Is Your Nonprofit Getting Zuckerpunched?
The tech world has repeatedly witnessed Facebook executing bold daylight robberies of ideas, features and technologies from a variety of competitors. The Snapchat team can painfully attest to the brazen heist of their innovative “Story” feature. Facebook added this into their Instagram product and then mercilessly leveraged their massive reach to propel that product forward and ahead of their only true competitor. In fact, many say it’s founder, Mark Zuckerberg, lifted the entire idea for Facebook from the Winklevoss brothers. Subsequently it was reported that Zuckerberg and Facebook happily settled that suit for, by Zuckerberg standards, a paltry $65 million. If you know only a fraction of their history as a ruthless, win-at-all-costs corporation, I’m sure that what I’m about to put forward regarding their marauding behavior in the nonprofit sector won’t surprise anyone reading this post.

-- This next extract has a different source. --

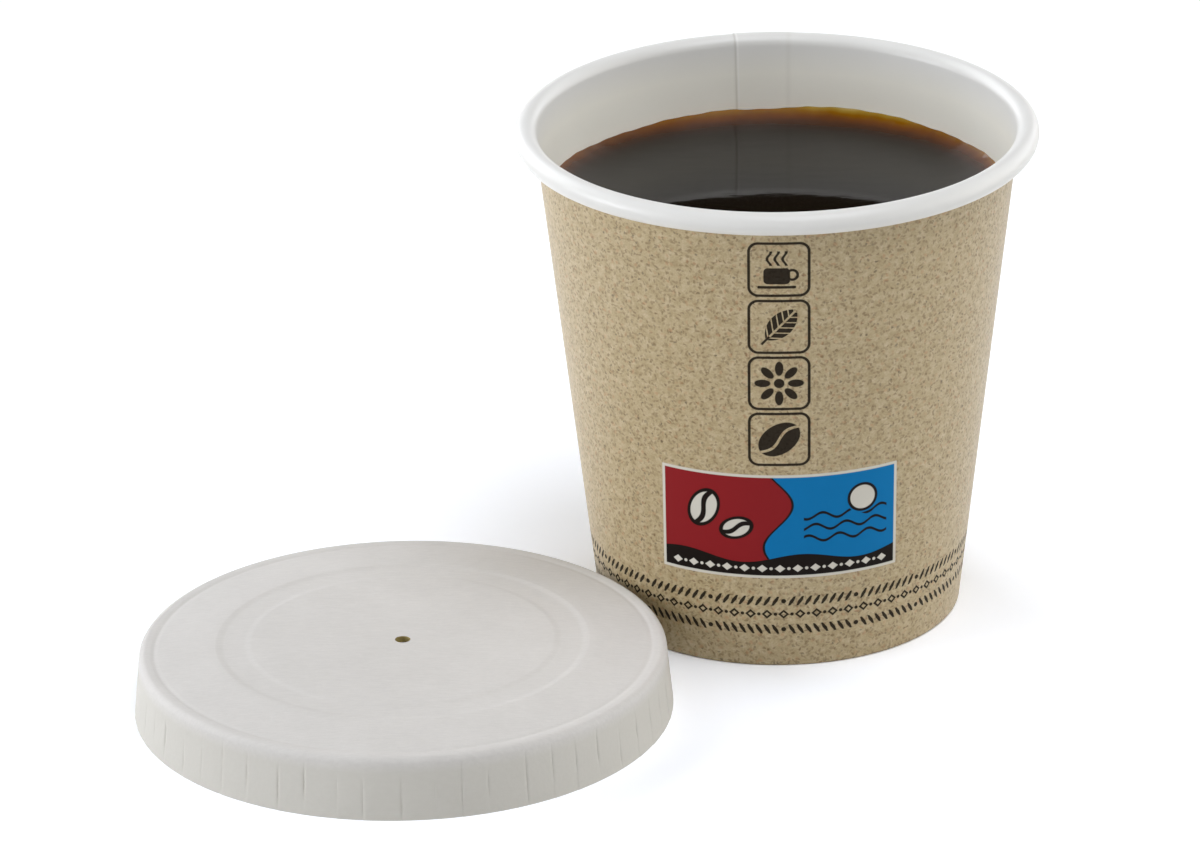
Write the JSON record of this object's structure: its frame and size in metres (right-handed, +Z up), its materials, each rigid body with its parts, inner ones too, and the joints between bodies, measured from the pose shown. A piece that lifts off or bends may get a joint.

In 2016, Facebook launched a new service for users to start fundraisers for nonprofit organizations. By 2018, Mark Zuckerberg announced that more than $300 million had been raised for charitable causes on Facebook. Despite their dominance by owning four of world’s largest social subscriber networks, Facebook, Whatsapp, Instagram and Facebook Messenger, that number hardly moved the needle for them. So in early 2018, they announced they would offer free fundraising tools for those trying to raise money for charities. Many nonprofits who were searching for growth looked for ways to incorporate this into their fundraising strategy. And many are just now beginning to realize the dark reality of what turning donor data over to Facebook really means for nonprofits and their supporters.
In this post, I’ll share my experience and concerns about their tactics in hopes that you can find the right fit for your nonprofit and your donors.

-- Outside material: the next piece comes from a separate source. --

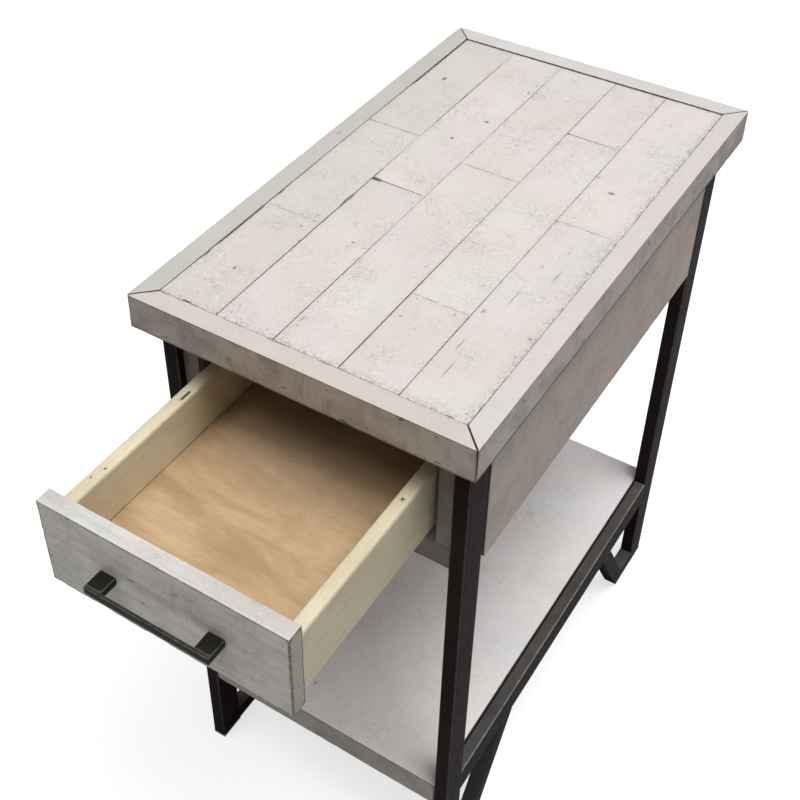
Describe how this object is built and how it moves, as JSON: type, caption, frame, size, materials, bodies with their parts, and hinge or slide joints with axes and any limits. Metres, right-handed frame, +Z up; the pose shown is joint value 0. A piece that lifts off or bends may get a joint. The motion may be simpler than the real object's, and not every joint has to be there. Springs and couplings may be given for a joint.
{
  "type": "side table",
  "caption": "Narrow side table: whitewashed plank top on black steel side frames with braced feet, a low shelf, and a case with a sliding drawer with a bar pull.",
  "frame": {"origin": "middle of the bounding box on the floor, with the drawer as drawn, pulled out 182.5 mm", "axes": "+Z up, +X to the right seen from the front, +Y from front to back"},
  "size_m": [0.305, 0.6904, 0.607],
  "materials": {
    "top_planks": "whitewashed, distressed, matt",
    "top_edge": "whitewashed, matt",
    "shelf_wood": "whitewashed, matt",
    "case_wood": "grey whitewash, matt",
    "drawer_front_wood": "grey wash, wire-brushed, matt",
    "drawer_box_wood": "pale sealed softwood",
    "drawer_bottom_ply": "plywood, satin",
    "inner_wood": "unfinished",
    "black_steel": "gunmetal black, satin",
    "handle_metal": "dark bronze black, satin",
    "zinc": "zinc plated",
    "nylon": "matt"
  },
  "bodies": {
    "table": {"top_core": "inner_wood", "edge_front": "top_edge", "edge_back": "top_edge", "edge_left": "top_edge", "edge_right": "top_edge", "plank_1_front": "top_planks", "plank_1_mid": "top_planks", "plank_1_back": "top_planks", "plank_2_front": "top_planks", "plank_2_back": "top_planks", "plank_3_front": "top_planks", "plank_3_back": "top_planks", "plank_4_front": "top_planks", "plank_4_mid": "top_planks", "plank_4_back": "top_planks", "plank_5_front": "top_planks", "plank_5_back": "top_planks", "leg_front_left": "black_steel", "leg_front_right": "black_steel", "leg_back_left": "black_steel", "leg_back_right": "black_steel", "side_rail_left": "black_steel", "side_rail_right": "black_steel", "foot_bar_front_left": "black_steel", "foot_bar_front_right": "black_steel", "foot_bar_back_left": "black_steel", "foot_bar_back_right": "black_steel", "foot_brace_front_left": "black_steel", "foot_brace_front_right": "black_steel", "foot_brace_back_left": "black_steel", "foot_brace_back_right": "black_steel", "floor_glides": "nylon", "shelf": "shelf_wood", "shelf_tabs": "black_steel", "shelf_screws": "zinc", "case_side_left": "case_wood", "case_side_right": "case_wood", "stile_left": "case_wood", "stile_right": "case_wood", "front_rail_bottom": "case_wood", "front_rail_top": "case_wood", "case_back": "case_wood", "runner_left": "inner_wood", "runner_right": "inner_wood", "kicker_left": "inner_wood", "kicker_right": "inner_wood", "centre_guide": "inner_wood", "guide_stop": "inner_wood", "drawer_stops": "inner_wood", "top_screws": "zinc"},
    "drawer": {"drawer_front": "drawer_front_wood", "drawer_side_left": "drawer_box_wood", "drawer_side_right": "drawer_box_wood", "drawer_back": "drawer_box_wood", "drawer_bottom": "drawer_bottom_ply", "guide_saddle": "nylon", "handle_bar": "handle_metal", "handle_post_left": "handle_metal", "handle_post_right": "handle_metal", "handle_screws": "zinc"}
  },
  "joints": [
    {"name": "drawer_slide", "type": "slide", "parent": "table", "child": "drawer", "axis": [0, -1, 0], "range_m": [-0.1825, 0.1]}
  ]
}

Facebook Fundraising is Designed to Capture & Use Your Donor Data to Grow its Advertisers
Facebook realized the real profit to be made from the nonprofit sector was not on small donation processing fees, but the data it was acquiring from your donors. Donor data that they will never share with you, including critical detailed donor contact information. So, in an effort to accelerate use from nonprofits, Facebook dropped its fees for nonprofit fundraising at the end of 2017.
But the question nonprofit administrators and development professionals should be asking themselves is… why? It costs a lot of money to run these platforms, securely process gifts and disburse funds. What’s their reason for getting rid of their fees? Given their notorious and extensive history of what is often described as nefarious behavior, why do they want to do good now?

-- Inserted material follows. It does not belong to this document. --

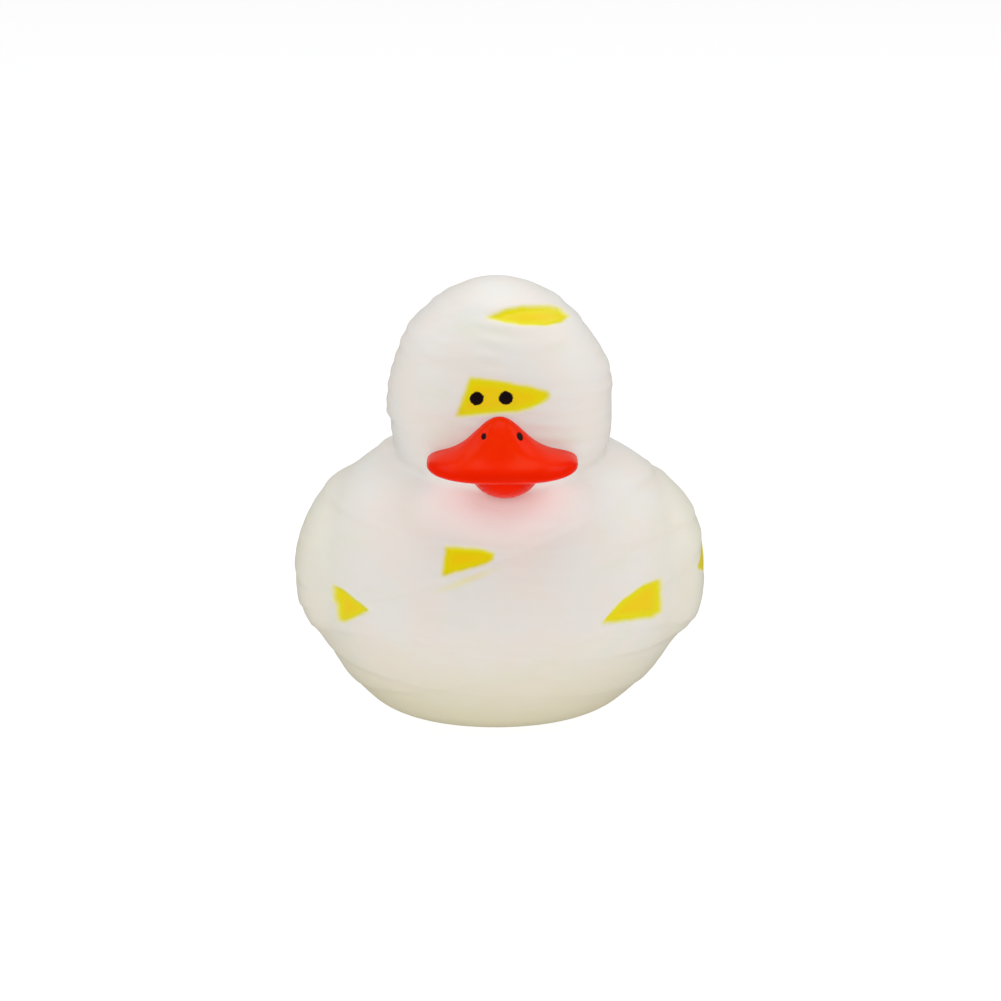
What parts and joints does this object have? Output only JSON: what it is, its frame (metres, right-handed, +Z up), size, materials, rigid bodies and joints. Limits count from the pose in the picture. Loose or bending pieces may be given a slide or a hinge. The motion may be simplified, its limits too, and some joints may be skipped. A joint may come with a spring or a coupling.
{
  "type": "rubber duck",
  "caption": "Hollow soft vinyl bath and desk duck with low bandage wraps, folded wings, upturned tail, broad bill and a squeaker pressed into its flat base",
  "frame": {"origin": "Centre of the flat base's plane, below the middle of the duck's width and length", "axes": "+Z up through the crown, the bill faces -Y, +X is to the right of a viewer who faces the bill"},
  "size_m": [0.0459, 0.0479, 0.0507],
  "materials": {
    "soft_vinyl": "satin",
    "squeaker_plastic": "gloss"
  },
  "bodies": {
    "root": {"duck_body": "soft_vinyl", "squeaker": "squeaker_plastic"}
  },
  "joints": []
}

The answer is pretty simple. They want to own and control as much data on your donors and supporters as they possibly can. They want to use this data to target these donors and monetize them in ways that pay off far, far, far beyond the nominal fees generally collected by fundraising platform providers. They take your donor data, use their unsurpassed data science and pair that with extensive information they have collected on all of us to target your donors with more and more solicitations. They are building a predictable social, behavioral and financial profile on your donors. Then, they offer that profile to their thousands of advertisers. And they use it themselves to engage your audience to solicit services, and present other causes of their choosing to your donors.
It’s worked like magic in other areas for Facebook, so why not try to dominate in the nonprofit world while creating the optics of “doing good”?
Facebook for Good? Please!
Unfortunately, it appears Facebook is not offering nonprofit fundraising out of the goodness of their hearts.
I’m sure they have plenty of good employees who want to help nonprofits. However, their corporate strategy for this venture is ruled by the financial growth overlords that Mr. Zuckerberg and his board of directors have put in place. They simply realized they could make a lot more money off of the backs of nonprofits and their supporters by offering “free” fundraising, and acquiring donors’ private information so they can repackage, mine and triangulate this data for use by their many, many paid advertisers.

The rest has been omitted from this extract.